The Federal government should help those most in need. Rather than originating large loans to borrowers without the means for repayment, Congress should increase the availability and amounts of Pell Grants for those who need them.
Colleges receiving federal student aid must have incentives to offer affordable programs that encourage completion and ultimately prepare students for successful careers. CBA supports measures to improve accountability of institutions of higher education by evaluating them based on the success of their students and requiring colleges to demonstrate accountability by sharing the risk of default with the federal taxpayer.
Fair Value Accounting
Congress should require that the cost of federal student loan programs be calculated according to fair value accounting methods, which take into account market risk. The Congressional Budget Office and other economists have stated that fair value is a more accurate way to calculate the cost of federal student loan programs. Because the current Federal Credit Reform Act method of accounting understates the risk—and therefore the costs—of the federal program, reforms appear costly to the federal balance sheet. Fair value accounting therefore is a technical, but critically important, component needed to pursue federal student loan reforms.

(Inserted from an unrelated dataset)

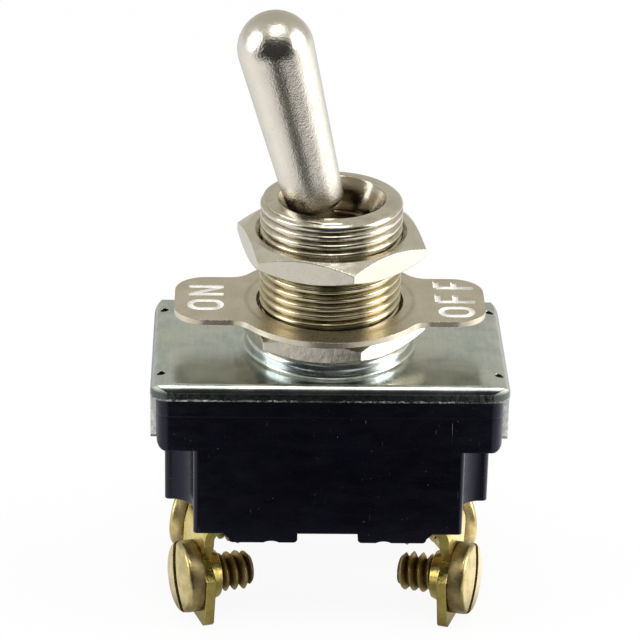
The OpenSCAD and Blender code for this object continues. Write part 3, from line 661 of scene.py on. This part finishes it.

CBA encourages policymakers to address the root cause of student debt: the cost of college and federal over-lending. Improved up-front and ongoing disclosures about the terms and conditions of federal loans are a critical first step. Banks are eager to offer solutions based on their excellent record serving customers through effective disclosures and, when necessary, working with borrowers to help overcome obstacles to repayment.
Thank you for your consideration of our views. CBA welcomes the opportunity to work with the Committee to improve the legislation in the interest of students and taxpayers.